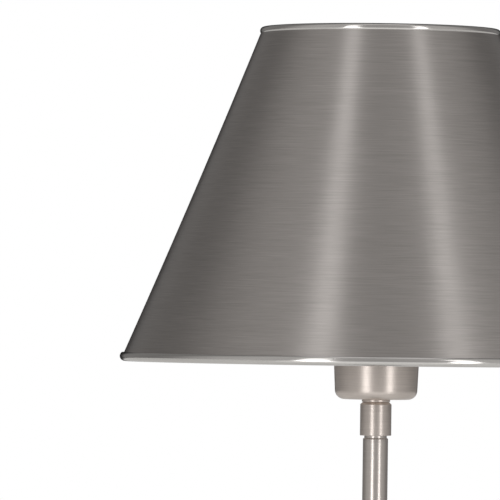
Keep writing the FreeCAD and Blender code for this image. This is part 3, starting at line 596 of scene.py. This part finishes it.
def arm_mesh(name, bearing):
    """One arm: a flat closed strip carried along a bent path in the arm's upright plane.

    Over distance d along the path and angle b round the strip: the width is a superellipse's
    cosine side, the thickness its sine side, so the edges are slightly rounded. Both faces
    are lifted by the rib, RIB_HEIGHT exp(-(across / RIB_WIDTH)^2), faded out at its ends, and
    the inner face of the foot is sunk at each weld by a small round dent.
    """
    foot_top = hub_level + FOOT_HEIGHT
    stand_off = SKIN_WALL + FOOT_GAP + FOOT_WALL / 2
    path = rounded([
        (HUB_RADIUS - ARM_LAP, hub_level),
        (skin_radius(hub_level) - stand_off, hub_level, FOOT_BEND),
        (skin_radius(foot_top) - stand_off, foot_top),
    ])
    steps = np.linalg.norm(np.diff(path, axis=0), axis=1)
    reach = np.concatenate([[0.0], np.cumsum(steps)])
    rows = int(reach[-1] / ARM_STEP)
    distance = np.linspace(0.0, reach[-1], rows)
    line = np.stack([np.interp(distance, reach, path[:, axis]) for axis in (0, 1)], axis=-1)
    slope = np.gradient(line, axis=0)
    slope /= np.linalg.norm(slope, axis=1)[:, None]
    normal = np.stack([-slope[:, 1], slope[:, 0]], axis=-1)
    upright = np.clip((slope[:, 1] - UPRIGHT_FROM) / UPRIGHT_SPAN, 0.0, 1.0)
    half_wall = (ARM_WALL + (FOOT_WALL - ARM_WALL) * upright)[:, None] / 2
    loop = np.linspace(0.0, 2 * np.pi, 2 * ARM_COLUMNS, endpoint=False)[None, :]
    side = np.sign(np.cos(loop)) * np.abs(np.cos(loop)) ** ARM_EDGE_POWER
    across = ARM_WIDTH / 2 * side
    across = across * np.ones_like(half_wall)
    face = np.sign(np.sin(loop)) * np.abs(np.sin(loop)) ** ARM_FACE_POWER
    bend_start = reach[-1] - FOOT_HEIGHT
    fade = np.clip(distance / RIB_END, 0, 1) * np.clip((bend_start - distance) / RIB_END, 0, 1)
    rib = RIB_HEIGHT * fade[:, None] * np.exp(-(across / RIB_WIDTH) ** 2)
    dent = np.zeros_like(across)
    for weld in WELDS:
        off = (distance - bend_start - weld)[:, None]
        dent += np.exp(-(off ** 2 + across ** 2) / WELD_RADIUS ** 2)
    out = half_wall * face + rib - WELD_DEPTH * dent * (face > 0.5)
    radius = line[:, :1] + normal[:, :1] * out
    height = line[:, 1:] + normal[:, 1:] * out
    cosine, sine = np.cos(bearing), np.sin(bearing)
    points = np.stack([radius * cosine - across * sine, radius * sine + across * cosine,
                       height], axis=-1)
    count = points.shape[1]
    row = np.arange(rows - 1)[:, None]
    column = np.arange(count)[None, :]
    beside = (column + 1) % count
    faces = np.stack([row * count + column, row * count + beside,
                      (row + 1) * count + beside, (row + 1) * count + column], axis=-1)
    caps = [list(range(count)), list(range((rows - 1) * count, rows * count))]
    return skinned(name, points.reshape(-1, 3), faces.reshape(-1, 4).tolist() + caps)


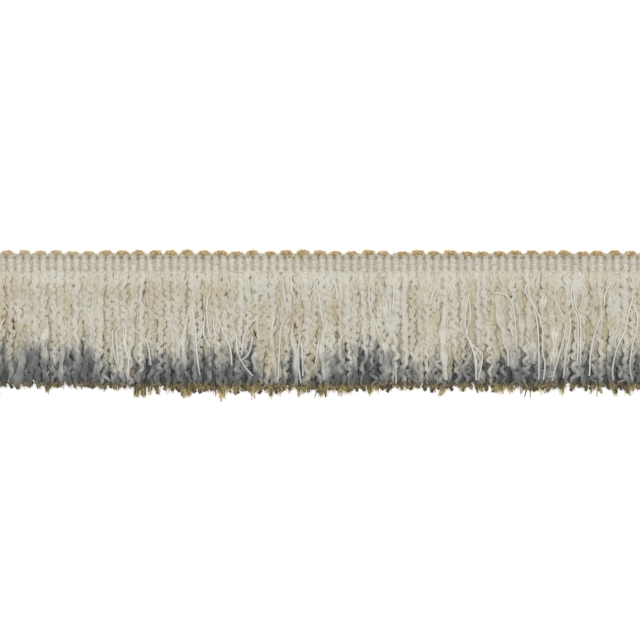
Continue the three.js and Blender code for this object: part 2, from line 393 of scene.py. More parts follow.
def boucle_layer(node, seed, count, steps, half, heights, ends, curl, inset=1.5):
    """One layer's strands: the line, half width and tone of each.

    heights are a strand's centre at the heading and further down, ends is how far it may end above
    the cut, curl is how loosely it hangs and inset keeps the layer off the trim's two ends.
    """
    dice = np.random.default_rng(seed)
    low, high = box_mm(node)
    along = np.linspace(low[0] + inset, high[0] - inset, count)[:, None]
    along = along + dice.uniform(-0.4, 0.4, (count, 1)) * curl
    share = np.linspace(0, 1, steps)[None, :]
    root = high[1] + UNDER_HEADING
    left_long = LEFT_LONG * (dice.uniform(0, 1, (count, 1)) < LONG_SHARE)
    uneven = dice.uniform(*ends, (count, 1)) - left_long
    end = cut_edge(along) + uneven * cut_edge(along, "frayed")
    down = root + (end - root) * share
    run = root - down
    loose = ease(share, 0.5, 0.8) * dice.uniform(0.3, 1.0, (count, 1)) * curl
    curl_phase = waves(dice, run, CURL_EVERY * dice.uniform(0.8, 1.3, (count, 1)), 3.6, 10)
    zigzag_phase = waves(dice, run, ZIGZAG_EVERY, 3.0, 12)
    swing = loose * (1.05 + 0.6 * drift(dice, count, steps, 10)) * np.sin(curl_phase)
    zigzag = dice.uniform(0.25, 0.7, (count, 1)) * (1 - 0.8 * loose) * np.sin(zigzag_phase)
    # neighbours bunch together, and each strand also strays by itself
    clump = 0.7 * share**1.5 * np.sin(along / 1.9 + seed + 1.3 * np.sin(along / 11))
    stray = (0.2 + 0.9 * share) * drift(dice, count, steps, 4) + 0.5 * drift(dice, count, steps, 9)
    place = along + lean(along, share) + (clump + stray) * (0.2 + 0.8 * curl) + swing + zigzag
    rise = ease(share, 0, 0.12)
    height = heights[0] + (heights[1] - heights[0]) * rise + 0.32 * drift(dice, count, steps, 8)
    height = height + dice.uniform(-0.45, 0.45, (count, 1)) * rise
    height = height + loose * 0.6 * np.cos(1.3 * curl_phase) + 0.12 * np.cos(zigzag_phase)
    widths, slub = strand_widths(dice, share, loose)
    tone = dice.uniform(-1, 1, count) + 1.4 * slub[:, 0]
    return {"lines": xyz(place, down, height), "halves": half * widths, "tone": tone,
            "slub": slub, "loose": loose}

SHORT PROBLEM
Quote every line of the data, word for word.

WRITTEN RESPONSE
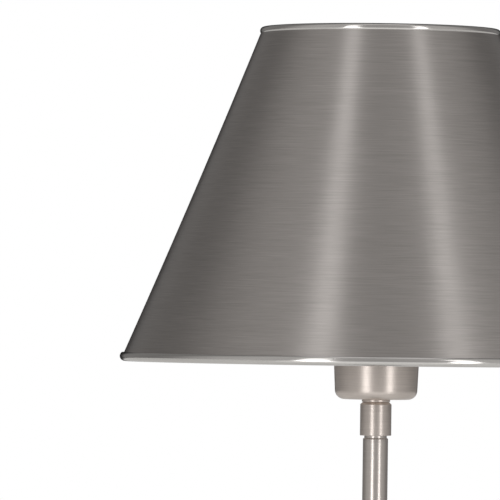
Keep writing the FreeCAD and Blender code for this image. This is part 3, starting at line 596 of scene.py. This part finishes it.
def arm_mesh(name, bearing):
    """One arm: a flat closed strip carried along a bent path in the arm's upright plane.

    Over distance d along the path and angle b round the strip: the width is a superellipse's
    cosine side, the thickness its sine side, so the edges are slightly rounded. Both faces
    are lifted by the rib, RIB_HEIGHT exp(-(across / RIB_WIDTH)^2), faded out at its ends, and
    the inner face of the foot is sunk at each weld by a small round dent.
    """
    foot_top = hub_level + FOOT_HEIGHT
    stand_off = SKIN_WALL + FOOT_GAP + FOOT_WALL / 2
    path = rounded([
        (HUB_RADIUS - ARM_LAP, hub_level),
        (skin_radius(hub_level) - stand_off, hub_level, FOOT_BEND),
        (skin_radius(foot_top) - stand_off, foot_top),
    ])
    steps = np.linalg.norm(np.diff(path, axis=0), axis=1)
    reach = np.concatenate([[0.0], np.cumsum(steps)])
    rows = int(reach[-1] / ARM_STEP)
    distance = np.linspace(0.0, reach[-1], rows)
    line = np.stack([np.interp(distance, reach, path[:, axis]) for axis in (0, 1)], axis=-1)
    slope = np.gradient(line, axis=0)
    slope /= np.linalg.norm(slope, axis=1)[:, None]
    normal = np.stack([-slope[:, 1], slope[:, 0]], axis=-1)
    upright = np.clip((slope[:, 1] - UPRIGHT_FROM) / UPRIGHT_SPAN, 0.0, 1.0)
    half_wall = (ARM_WALL + (FOOT_WALL - ARM_WALL) * upright)[:, None] / 2
    loop = np.linspace(0.0, 2 * np.pi, 2 * ARM_COLUMNS, endpoint=False)[None, :]
    side = np.sign(np.cos(loop)) * np.abs(np.cos(loop)) ** ARM_EDGE_POWER
    across = ARM_WIDTH / 2 * side
    across = across * np.ones_like(half_wall)
    face = np.sign(np.sin(loop)) * np.abs(np.sin(loop)) ** ARM_FACE_POWER
    bend_start = reach[-1] - FOOT_HEIGHT
    fade = np.clip(distance / RIB_END, 0, 1) * np.clip((bend_start - distance) / RIB_END, 0, 1)
    rib = RIB_HEIGHT * fade[:, None] * np.exp(-(across / RIB_WIDTH) ** 2)
    dent = np.zeros_like(across)
    for weld in WELDS:
        off = (distance - bend_start - weld)[:, None]
        dent += np.exp(-(off ** 2 + across ** 2) / WELD_RADIUS ** 2)
    out = half_wall * face + rib - WELD_DEPTH * dent * (face > 0.5)
    radius = line[:, :1] + normal[:, :1] * out
    height = line[:, 1:] + normal[:, 1:] * out
    cosine, sine = np.cos(bearing), np.sin(bearing)
    points = np.stack([radius * cosine - across * sine, radius * sine + across * cosine,
                       height], axis=-1)
    count = points.shape[1]
    row = np.arange(rows - 1)[:, None]
    column = np.arange(count)[None, :]
    beside = (column + 1) % count
    faces = np.stack([row * count + column, row * count + beside,
                      (row + 1) * count + beside, (row + 1) * count + column], axis=-1)
    caps = [list(range(count)), list(range((rows - 1) * count, rows * count))]
    return skinned(name, points.reshape(-1, 3), faces.reshape(-1, 4).tolist() + caps)


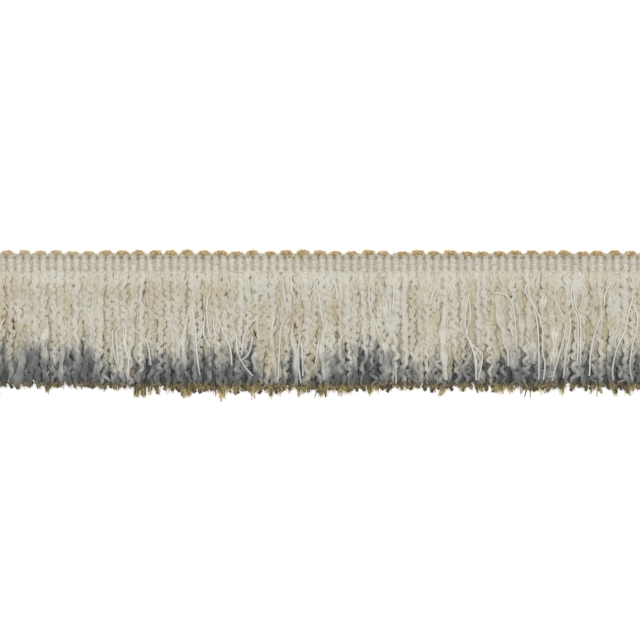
Continue the three.js and Blender code for this object: part 2, from line 393 of scene.py. More parts follow.
def boucle_layer(node, seed, count, steps, half, heights, ends, curl, inset=1.5):
    """One layer's strands: the line, half width and tone of each.

    heights are a strand's centre at the heading and further down, ends is how far it may end above
    the cut, curl is how loosely it hangs and inset keeps the layer off the trim's two ends.
    """
    dice = np.random.default_rng(seed)
    low, high = box_mm(node)
    along = np.linspace(low[0] + inset, high[0] - inset, count)[:, None]
    along = along + dice.uniform(-0.4, 0.4, (count, 1)) * curl
    share = np.linspace(0, 1, steps)[None, :]
    root = high[1] + UNDER_HEADING
    left_long = LEFT_LONG * (dice.uniform(0, 1, (count, 1)) < LONG_SHARE)
    uneven = dice.uniform(*ends, (count, 1)) - left_long
    end = cut_edge(along) + uneven * cut_edge(along, "frayed")
    down = root + (end - root) * share
    run = root - down
    loose = ease(share, 0.5, 0.8) * dice.uniform(0.3, 1.0, (count, 1)) * curl
    curl_phase = waves(dice, run, CURL_EVERY * dice.uniform(0.8, 1.3, (count, 1)), 3.6, 10)
    zigzag_phase = waves(dice, run, ZIGZAG_EVERY, 3.0, 12)
    swing = loose * (1.05 + 0.6 * drift(dice, count, steps, 10)) * np.sin(curl_phase)
    zigzag = dice.uniform(0.25, 0.7, (count, 1)) * (1 - 0.8 * loose) * np.sin(zigzag_phase)
    # neighbours bunch together, and each strand also strays by itself
    clump = 0.7 * share**1.5 * np.sin(along / 1.9 + seed + 1.3 * np.sin(along / 11))
    stray = (0.2 + 0.9 * share) * drift(dice, count, steps, 4) + 0.5 * drift(dice, count, steps, 9)
    place = along + lean(along, share) + (clump + stray) * (0.2 + 0.8 * curl) + swing + zigzag
    rise = ease(share, 0, 0.12)
    height = heights[0] + (heights[1] - heights[0]) * rise + 0.32 * drift(dice, count, steps, 8)
    height = height + dice.uniform(-0.45, 0.45, (count, 1)) * rise
    height = height + loose * 0.6 * np.cos(1.3 * curl_phase) + 0.12 * np.cos(zigzag_phase)
    widths, slub = strand_widths(dice, share, loose)
    tone = dice.uniform(-1, 1, count) + 1.4 * slub[:, 0]
    return {"lines": xyz(place, down, height), "halves": half * widths, "tone": tone,
            "slub": slub, "loose": loose}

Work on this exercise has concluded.